====== LISTING

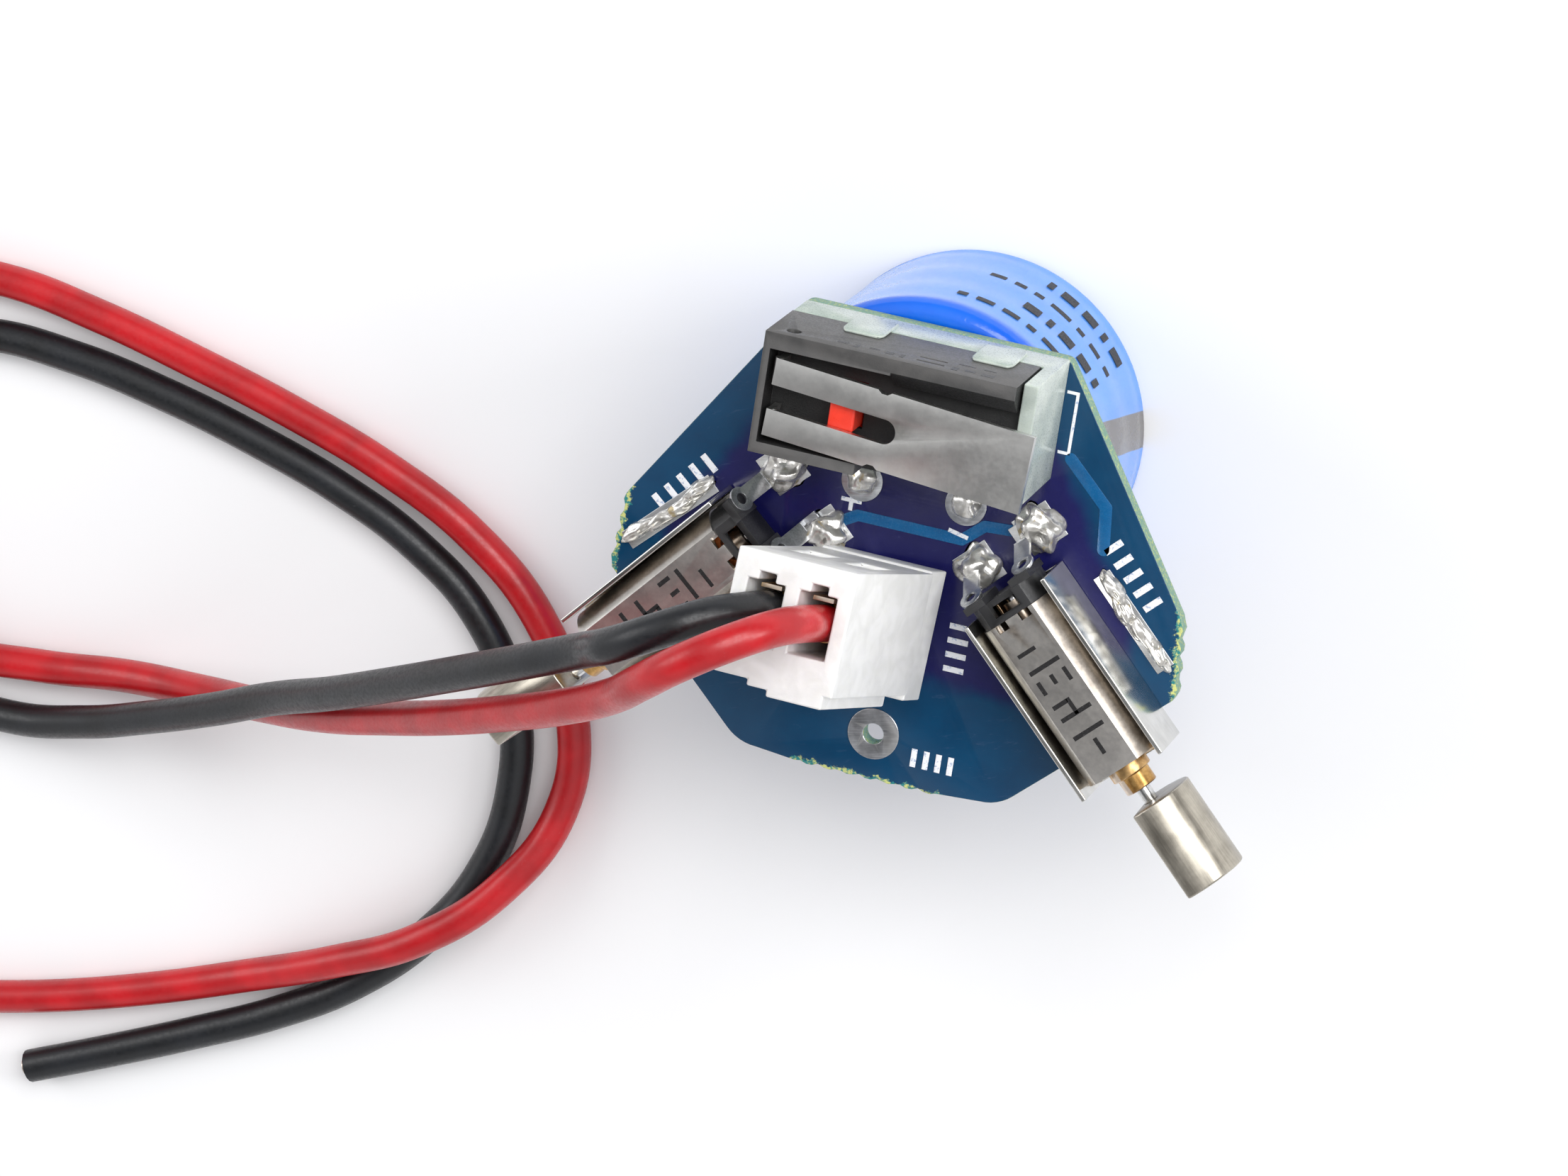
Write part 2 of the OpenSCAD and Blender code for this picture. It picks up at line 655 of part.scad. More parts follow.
module header_body() {
    color(white) on_connector() difference() {
        box([-2.75, -3.2, header_z0], [2.75, plug_back + 0.1, header_h]);
        for (side = [-1, 1])
            box([side * pitch / 2 - pin_w / 2, -pin_w / 2, -1],
                [side * pitch / 2 + pin_w / 2, pin_w / 2, header_h + 1]);
    }
}

module header_pins() {
    color([0.8, 0.78, 0.7]) on_connector() for (side = [-1, 1])
        box([side * pitch / 2 - pin_w / 2, -pin_w / 2, -1.4],
            [side * pitch / 2 + pin_w / 2, pin_w / 2, 9.4]);
}

module plug_housing() {
    color(white) on_connector() difference() {
        union() {
            box([-plug_w / 2, plug_front, plug_z0], [plug_w / 2, plug_back, plug_top]);
            box([-1.2, plug_front - 0.3, 4.5], [-0.1, plug_front + eps, plug_top]);
            box([-0.2, plug_front - 0.6, 4.5], [2.5, plug_front + eps, plug_top]);
        }
        for (side = [-1, 1]) translate([side * pitch / 2, 0, 0]) {
            box([-cavity_w / 2, -1.35, 4], [cavity_w / 2, 1.55, plug_top + 1]);
            box([-0.4, 1.5, 9], [0.4, 1.95, plug_top + 1]);
            box([-0.42, -0.42, 0], [0.42, 0.42, 5]);
            // window over the terminal's catch
            box([-0.7, plug_back - 0.2, 6.2], [0.7, plug_back + 1, 9]);
        }
    }
}

module plug_terminals() {
    color(brass) on_connector() for (side = [-1, 1]) translate([side * pitch / 2, 0, 0]) {
        box([-0.5, 0.75, 9.2], [0.5, 1.42, 9.45]);
        box([-0.5, 1.22, 9.2], [0.5, 1.42, 12.5]);
        difference() {
            box([-0.75, -0.8, 4.05], [0.75, 0.8, 9.7]);
            box([-0.45, -0.45, 3], [0.45, 0.45, 9.5]);
        }
        difference() {
            translate([0, 0, 9.7 - eps]) cylinder(r = 0.7, h = 1.7, $fn = 32);
            translate([0, 0, core_z0]) cylinder(r = core_r, h = 5, $fn = 32);
        }
    }
}

// Bare strands: in each crimp, and at each lead's cut end
module lead_cores() {
    color([0.75, 0.5, 0.3]) {
        on_connector() for (side = [-1, 1])
            translate([side * pitch / 2, 0, core_z0]) cylinder(r = core_r - eps, h = lead_z0 - core_z0 - 0.1);
        for (route = [black_route, red_route]) {
            end = route[len(route) - 1];
            step = end - route[len(route) - 2];
            translate(end) rotate([0, 90, atan2(step[1], step[0])]) cylinder(r = core_r, h = 0.25);
        }
    }
}

module lead_black() {
    color([0.06, 0.06, 0.07]) tube(black_route, lead_r);
}

module lead_red() {
    color([0.75, 0.05, 0.05]) tube(red_route, lead_r);
}

circuit_board();
board_traces();
solder_pads();
board_marks();
tail_pad();
solder_joints();
cap_sleeve();
cap_can();
cap_base();
cap_leads();
cap_cells();
on_switch() switch_case();
on_switch() switch_base();
switch_lever();
switch_plunger();
switch_blade();
switch_terminals();
motor_a("clip");  // motor_a_clip
motor_a("can");  // motor_a_can
motor_a("end_cap");  // motor_a_end_cap
motor_a("lugs");  // motor_a_lugs
motor_a("brushes");  // motor_a_brushes
motor_a("bearing");  // motor_a_bearing
motor_a("magnet");  // motor_a_magnet
motor_a("coil");  // motor_a_coil
motor_a("commutator");  // motor_a_commutator
motor_a("shaft");  // motor_a_shaft
motor_a("weight");  // motor_a_weight
motor_b("clip");  // motor_b_clip
motor_b("can");  // motor_b_can
motor_b("end_cap");  // motor_b_end_cap
motor_b("lugs");  // motor_b_lugs
motor_b("brushes");  // motor_b_brushes
motor_b("bearing");  // motor_b_bearing
motor_b("magnet");  // motor_b_magnet
motor_b("coil");  // motor_b_coil
motor_b("commutator");  // motor_b_commutator
motor_b("shaft");  // motor_b_shaft
motor_b("weight");  // motor_b_weight
header_body();
header_pins();
plug_housing();
plug_terminals();
lead_black();
lead_red();
lead_cores();
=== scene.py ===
"""Looks of the twin vibration-motor robot board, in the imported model's frame (metres, +Z up)."""

import json
import math

import bmesh
import bpy
from mathutils import Matrix, Quaternion, Vector, noise

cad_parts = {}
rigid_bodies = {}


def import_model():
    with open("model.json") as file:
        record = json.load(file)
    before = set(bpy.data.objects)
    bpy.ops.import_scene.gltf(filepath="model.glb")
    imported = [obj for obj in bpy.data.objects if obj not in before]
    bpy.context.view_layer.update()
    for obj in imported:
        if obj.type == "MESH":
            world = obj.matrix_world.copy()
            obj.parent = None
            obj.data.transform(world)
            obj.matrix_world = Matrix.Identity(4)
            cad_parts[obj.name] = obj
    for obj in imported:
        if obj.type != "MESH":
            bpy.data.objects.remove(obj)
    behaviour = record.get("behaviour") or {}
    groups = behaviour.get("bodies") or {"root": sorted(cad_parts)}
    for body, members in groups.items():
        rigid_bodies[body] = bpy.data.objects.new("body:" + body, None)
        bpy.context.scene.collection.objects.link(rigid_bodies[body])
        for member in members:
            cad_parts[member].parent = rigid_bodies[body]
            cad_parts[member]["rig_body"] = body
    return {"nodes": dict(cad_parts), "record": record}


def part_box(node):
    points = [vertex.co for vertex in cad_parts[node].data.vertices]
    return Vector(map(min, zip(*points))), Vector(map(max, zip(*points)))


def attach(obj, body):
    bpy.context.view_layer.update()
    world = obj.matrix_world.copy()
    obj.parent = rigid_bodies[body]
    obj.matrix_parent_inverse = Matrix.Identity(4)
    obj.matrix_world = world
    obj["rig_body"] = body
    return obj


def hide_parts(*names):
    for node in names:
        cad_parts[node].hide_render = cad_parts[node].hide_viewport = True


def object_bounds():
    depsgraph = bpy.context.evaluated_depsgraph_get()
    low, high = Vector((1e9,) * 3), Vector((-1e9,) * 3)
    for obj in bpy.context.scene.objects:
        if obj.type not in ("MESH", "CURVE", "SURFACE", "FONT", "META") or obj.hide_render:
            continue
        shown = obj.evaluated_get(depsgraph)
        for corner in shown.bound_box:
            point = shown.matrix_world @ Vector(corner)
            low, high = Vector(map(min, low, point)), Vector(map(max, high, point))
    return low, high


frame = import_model()
cad_box = [list(corner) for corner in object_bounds()]
scene = bpy.context.scene
MM = 0.001

# ---- places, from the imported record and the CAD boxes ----

record = frame["record"]
joints = {joint["name"]: joint for joint in record["behaviour"]["joints"]}
BOARD_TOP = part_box("circuit_board")[1][2] / MM
SLEEVE_TOP_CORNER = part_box("cap_sleeve")[1]
SLEEVE_RADIUS = SLEEVE_TOP_CORNER[0] / MM
SLEEVE_HEIGHT = SLEEVE_TOP_CORNER[2] / MM

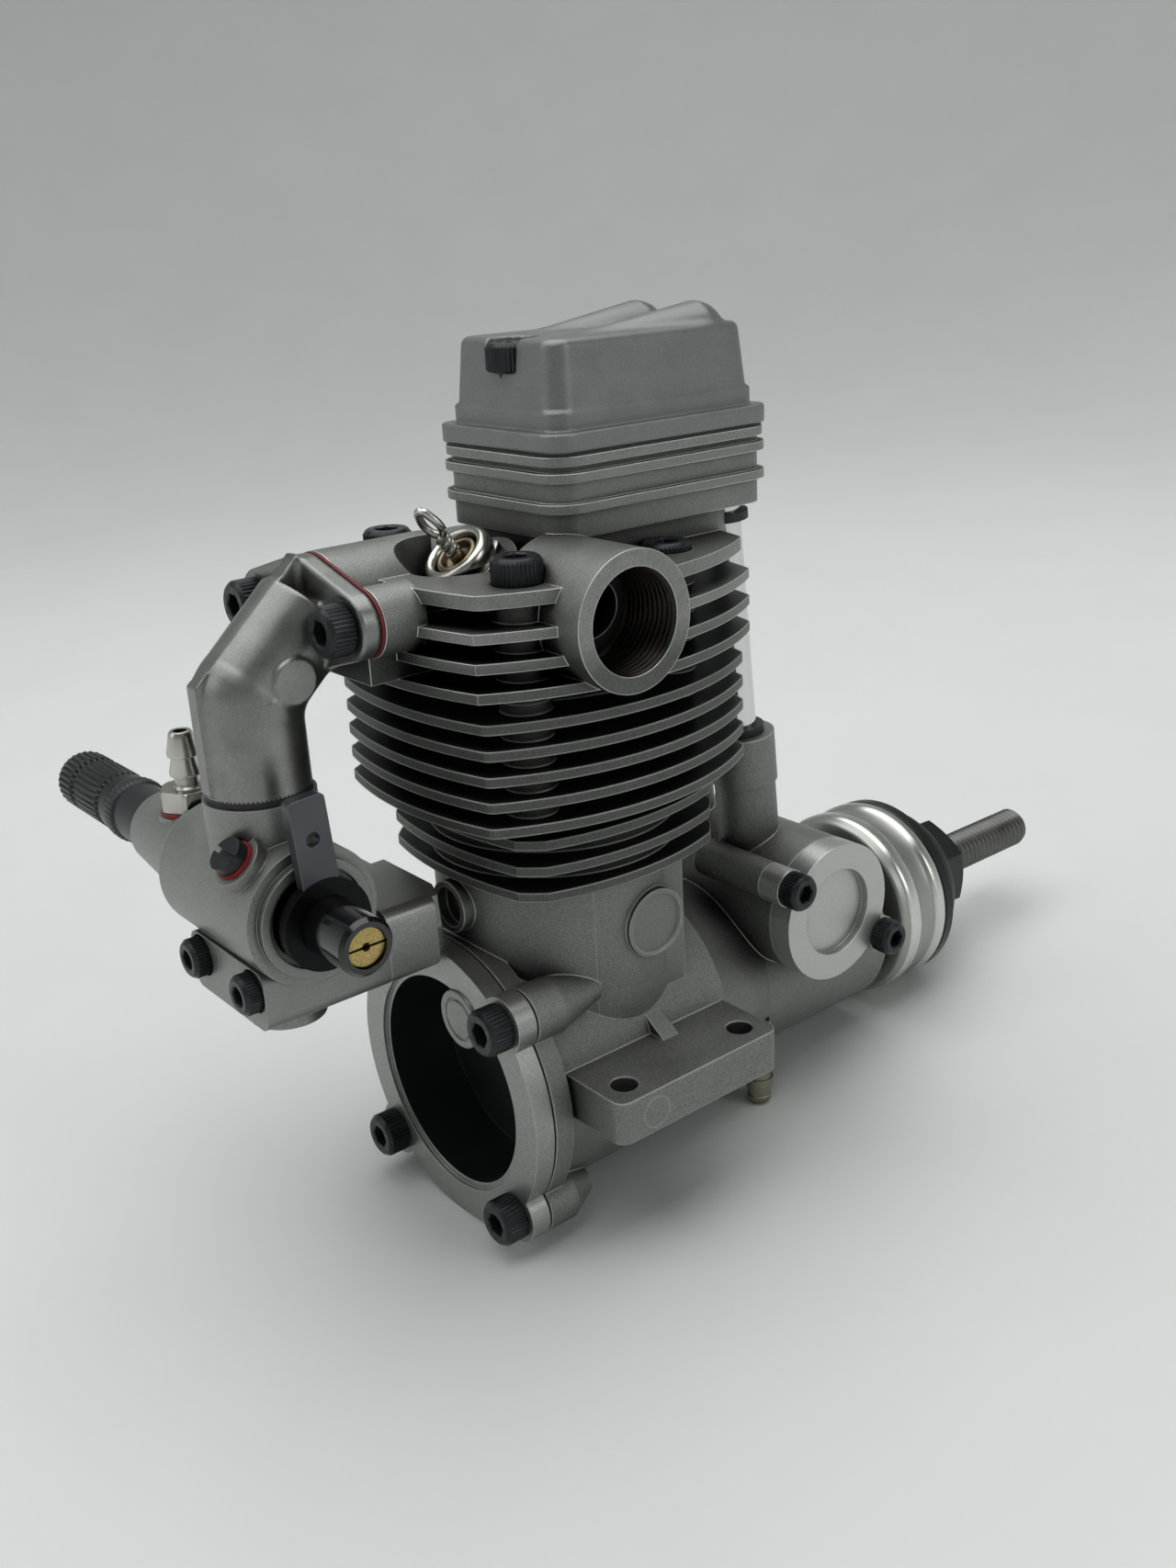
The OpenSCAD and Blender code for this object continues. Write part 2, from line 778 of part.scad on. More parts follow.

============

_TASK TO CARRY OUT:_
Extract the lines of the preceding material that run from the line with "header_body();" through the line with "imported = [obj", inclusive, reproducing them exactly and adding nothing.

_EXPECTED ANSWER:_
header_body();
header_pins();
plug_housing();
plug_terminals();
lead_black();
lead_red();
lead_cores();
=== scene.py ===
"""Looks of the twin vibration-motor robot board, in the imported model's frame (metres, +Z up)."""

import json
import math

import bmesh
import bpy
from mathutils import Matrix, Quaternion, Vector, noise

cad_parts = {}
rigid_bodies = {}


def import_model():
    with open("model.json") as file:
        record = json.load(file)
    before = set(bpy.data.objects)
    bpy.ops.import_scene.gltf(filepath="model.glb")
    imported = [obj for obj in bpy.data.objects if obj not in before]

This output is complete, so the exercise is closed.